Moving up to "Is $x<8? Yes!" will remove $x=7$ as a possibility from the 2nd sub-game but add it to the 3rd to 8th, a total of 6 sub-games. Thus the total number of possibilities increases by 5, from 13 to 18.

Each successive increase will add 5 more to the number of possibilities. We want to get as close as possible to $63/2=31\frac12$. The closest point is 33, if we ask "Is $x<11$?". This splits the remaining possibilities 33:30.

Case 2: 1st game has 7-14, other games have 0-6.

In this case we start with 57 possibilities.

An answer "Yes" to "Is $x<0$?" will leave just 7 possibilities, all of them in the 2nd game, in which this answer is a lie.

An answer "Yes" to "Is $x<1$?" will remove 1 possibility ($x=0$) from the 2nd game but add $x=0$ to the 3rd to 8th games, thus adding 6 possibilities to make an overall net increase of 5: a total of 12 possibilities.

By the same logic as before, if we ask "Is $x<4$?", we will split the original 57 possibilities 27:30, and this is the most balanced split available.

Third round

The worst possible outcome coming into the 3rd round is a "Yes" answer from case 1 of the 2nd round, which yields 33 possibilities.
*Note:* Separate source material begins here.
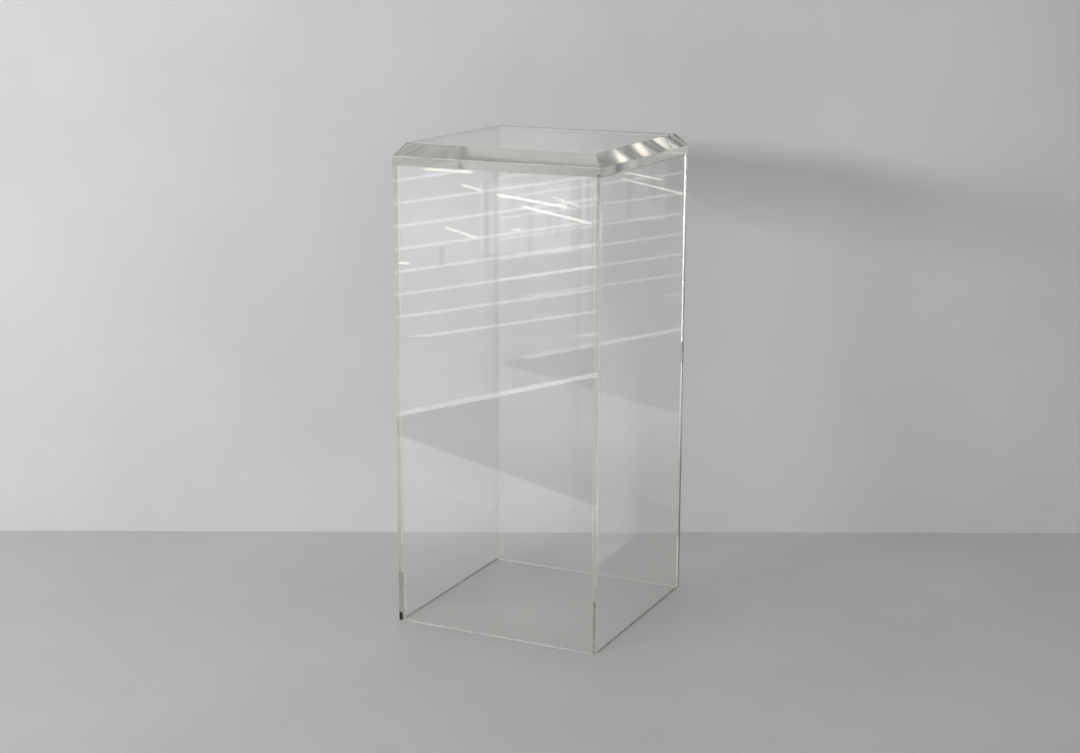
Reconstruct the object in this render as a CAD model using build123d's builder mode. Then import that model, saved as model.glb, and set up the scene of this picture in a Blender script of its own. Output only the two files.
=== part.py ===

Since we have only five Yes/No questions to go, and they can only cover $2^5=32$ possibilities between them, we will not be able to distinguish between every remaining possibility.

So 7 questions are not enough.

Repeating the analysis, but assuming 8 questions and therefore using 9 sub-games, gives a larger margin of error: 135 possibilities to be distinguished by 8 questions. The worst-case number of possibilities by following the most even split is:

• After Round 1: 71.
• After Round 2: 38.
• After Round 3: 21.
• After Round 4: 12.
• After Round 5: 7.
• After Round 6: 4.
• After Round 7: 2.
• After Round 8: 1.

So 8 questions appear to suffice. The problem is that we have not proven that the most even split is the worst case, although it is likely to be so.